═════ RAW DATA

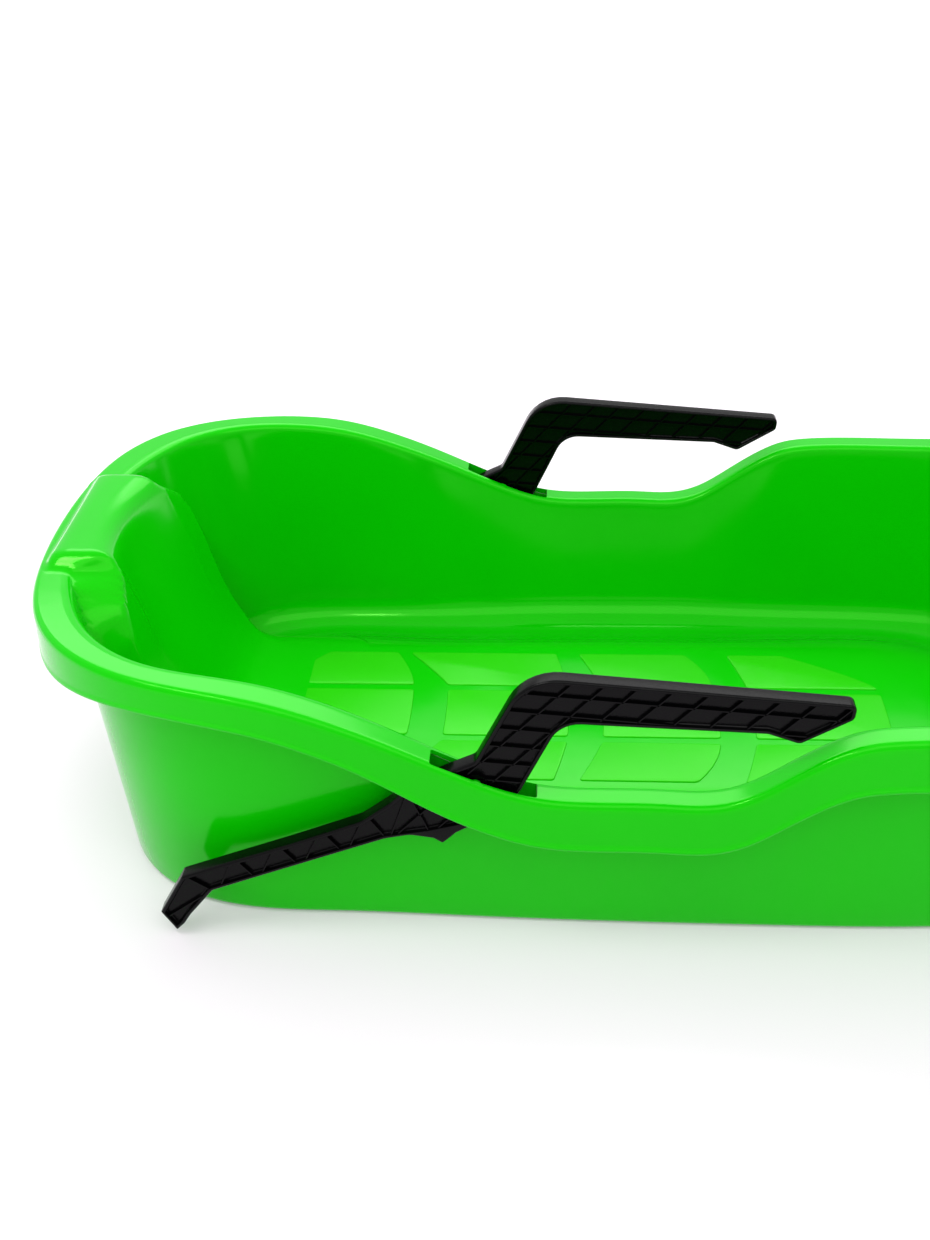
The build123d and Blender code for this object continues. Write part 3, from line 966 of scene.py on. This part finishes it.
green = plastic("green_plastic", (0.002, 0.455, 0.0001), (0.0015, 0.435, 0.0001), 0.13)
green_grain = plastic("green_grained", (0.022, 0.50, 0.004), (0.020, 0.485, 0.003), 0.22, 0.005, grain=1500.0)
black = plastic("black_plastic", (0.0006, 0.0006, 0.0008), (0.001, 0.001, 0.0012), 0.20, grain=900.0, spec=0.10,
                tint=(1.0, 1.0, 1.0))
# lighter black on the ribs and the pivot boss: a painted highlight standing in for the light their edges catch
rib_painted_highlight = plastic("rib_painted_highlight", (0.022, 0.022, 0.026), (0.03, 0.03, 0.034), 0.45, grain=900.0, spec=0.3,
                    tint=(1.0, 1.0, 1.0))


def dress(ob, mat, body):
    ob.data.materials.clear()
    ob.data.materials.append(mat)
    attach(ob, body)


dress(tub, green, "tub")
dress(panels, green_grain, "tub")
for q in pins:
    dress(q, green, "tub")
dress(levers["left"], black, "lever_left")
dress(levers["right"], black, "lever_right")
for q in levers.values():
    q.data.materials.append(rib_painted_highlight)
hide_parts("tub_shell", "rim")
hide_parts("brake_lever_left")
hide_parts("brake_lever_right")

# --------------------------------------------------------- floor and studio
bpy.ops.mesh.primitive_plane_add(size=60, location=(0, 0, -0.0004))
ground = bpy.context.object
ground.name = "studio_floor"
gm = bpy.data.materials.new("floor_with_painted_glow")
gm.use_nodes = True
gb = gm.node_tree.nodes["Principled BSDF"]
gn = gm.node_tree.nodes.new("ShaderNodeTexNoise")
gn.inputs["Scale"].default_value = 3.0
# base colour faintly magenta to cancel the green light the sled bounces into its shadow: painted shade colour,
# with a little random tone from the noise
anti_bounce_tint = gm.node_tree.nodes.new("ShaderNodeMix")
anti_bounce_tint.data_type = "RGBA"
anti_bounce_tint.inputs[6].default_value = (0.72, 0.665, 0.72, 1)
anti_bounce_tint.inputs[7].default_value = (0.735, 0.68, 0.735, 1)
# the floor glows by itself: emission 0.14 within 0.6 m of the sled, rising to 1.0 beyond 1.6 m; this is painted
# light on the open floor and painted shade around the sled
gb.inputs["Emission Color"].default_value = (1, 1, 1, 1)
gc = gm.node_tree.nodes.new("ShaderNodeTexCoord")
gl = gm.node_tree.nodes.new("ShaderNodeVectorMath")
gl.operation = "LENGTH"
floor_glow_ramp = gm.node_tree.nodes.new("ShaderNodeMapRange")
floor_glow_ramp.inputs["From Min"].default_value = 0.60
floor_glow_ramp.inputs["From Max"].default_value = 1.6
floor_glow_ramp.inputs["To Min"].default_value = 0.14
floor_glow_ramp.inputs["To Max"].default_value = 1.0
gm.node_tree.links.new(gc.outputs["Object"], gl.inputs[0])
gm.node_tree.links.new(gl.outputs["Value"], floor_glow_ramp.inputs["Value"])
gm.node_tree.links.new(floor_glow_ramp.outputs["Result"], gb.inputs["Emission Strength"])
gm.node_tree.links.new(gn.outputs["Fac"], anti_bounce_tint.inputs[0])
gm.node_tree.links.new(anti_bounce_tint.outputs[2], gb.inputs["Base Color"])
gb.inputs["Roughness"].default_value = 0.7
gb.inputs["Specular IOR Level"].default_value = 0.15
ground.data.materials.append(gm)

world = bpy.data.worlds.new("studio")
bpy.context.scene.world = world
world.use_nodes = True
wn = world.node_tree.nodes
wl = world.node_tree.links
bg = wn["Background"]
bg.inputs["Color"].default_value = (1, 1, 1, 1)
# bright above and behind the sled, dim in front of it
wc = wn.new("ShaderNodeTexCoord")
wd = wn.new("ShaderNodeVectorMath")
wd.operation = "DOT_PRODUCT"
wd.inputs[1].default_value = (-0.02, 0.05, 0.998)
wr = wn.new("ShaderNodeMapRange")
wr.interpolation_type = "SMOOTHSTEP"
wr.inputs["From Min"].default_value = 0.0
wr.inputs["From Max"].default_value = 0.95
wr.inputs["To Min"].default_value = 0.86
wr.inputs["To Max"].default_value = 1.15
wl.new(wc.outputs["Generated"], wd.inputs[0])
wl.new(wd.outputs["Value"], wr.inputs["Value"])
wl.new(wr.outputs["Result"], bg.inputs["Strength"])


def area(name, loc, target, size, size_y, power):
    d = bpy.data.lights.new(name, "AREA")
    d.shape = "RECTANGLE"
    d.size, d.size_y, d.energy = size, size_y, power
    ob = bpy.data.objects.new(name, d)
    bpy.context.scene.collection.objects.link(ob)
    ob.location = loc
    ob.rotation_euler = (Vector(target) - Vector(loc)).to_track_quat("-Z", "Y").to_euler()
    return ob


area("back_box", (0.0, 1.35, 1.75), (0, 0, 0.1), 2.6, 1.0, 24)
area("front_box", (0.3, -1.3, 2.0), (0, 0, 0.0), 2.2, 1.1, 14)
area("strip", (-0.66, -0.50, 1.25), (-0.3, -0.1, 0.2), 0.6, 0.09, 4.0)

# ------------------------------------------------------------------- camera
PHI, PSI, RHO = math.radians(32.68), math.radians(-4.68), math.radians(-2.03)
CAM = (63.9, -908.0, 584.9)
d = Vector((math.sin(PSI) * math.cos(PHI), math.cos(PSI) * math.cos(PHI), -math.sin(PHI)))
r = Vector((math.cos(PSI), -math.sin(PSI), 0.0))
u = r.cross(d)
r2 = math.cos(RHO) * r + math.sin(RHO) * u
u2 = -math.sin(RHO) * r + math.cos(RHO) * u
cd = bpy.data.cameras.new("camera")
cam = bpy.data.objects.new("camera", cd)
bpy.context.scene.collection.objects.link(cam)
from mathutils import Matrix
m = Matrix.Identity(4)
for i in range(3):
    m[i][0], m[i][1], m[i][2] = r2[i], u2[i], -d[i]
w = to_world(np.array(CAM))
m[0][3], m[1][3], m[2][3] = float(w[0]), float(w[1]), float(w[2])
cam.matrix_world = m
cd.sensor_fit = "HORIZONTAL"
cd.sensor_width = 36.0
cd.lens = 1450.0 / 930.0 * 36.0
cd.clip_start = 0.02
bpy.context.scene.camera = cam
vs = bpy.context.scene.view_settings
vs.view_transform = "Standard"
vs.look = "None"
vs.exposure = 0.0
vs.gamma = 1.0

══════════

* EXERCISE BRIEF
Extract exactly the leading lines of the data, stopping at and including the line with "attach(ob, body)".

* THE REPLY
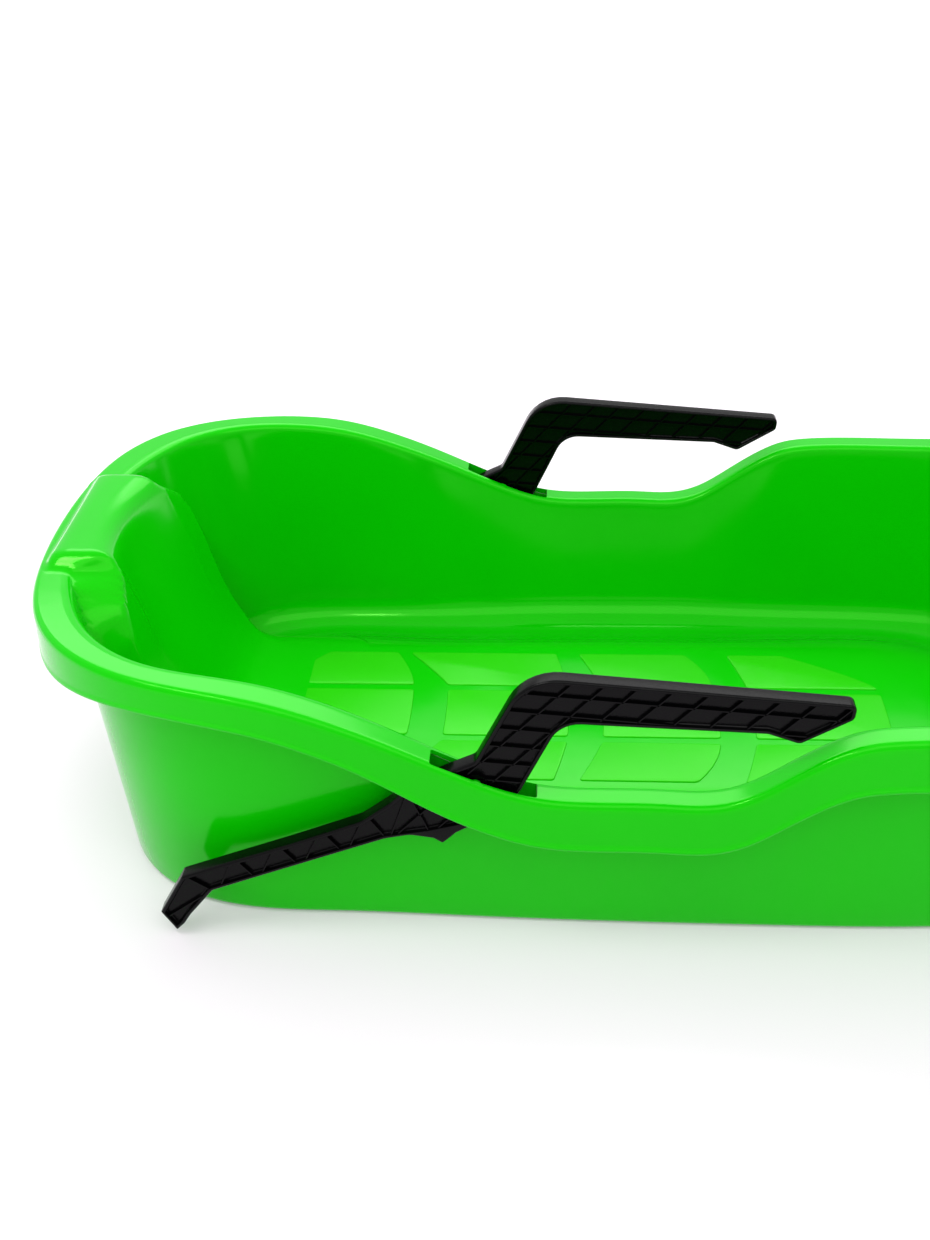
The build123d and Blender code for this object continues. Write part 3, from line 966 of scene.py on. This part finishes it.
green = plastic("green_plastic", (0.002, 0.455, 0.0001), (0.0015, 0.435, 0.0001), 0.13)
green_grain = plastic("green_grained", (0.022, 0.50, 0.004), (0.020, 0.485, 0.003), 0.22, 0.005, grain=1500.0)
black = plastic("black_plastic", (0.0006, 0.0006, 0.0008), (0.001, 0.001, 0.0012), 0.20, grain=900.0, spec=0.10,
                tint=(1.0, 1.0, 1.0))
# lighter black on the ribs and the pivot boss: a painted highlight standing in for the light their edges catch
rib_painted_highlight = plastic("rib_painted_highlight", (0.022, 0.022, 0.026), (0.03, 0.03, 0.034), 0.45, grain=900.0, spec=0.3,
                    tint=(1.0, 1.0, 1.0))


def dress(ob, mat, body):
    ob.data.materials.clear()
    ob.data.materials.append(mat)
    attach(ob, body)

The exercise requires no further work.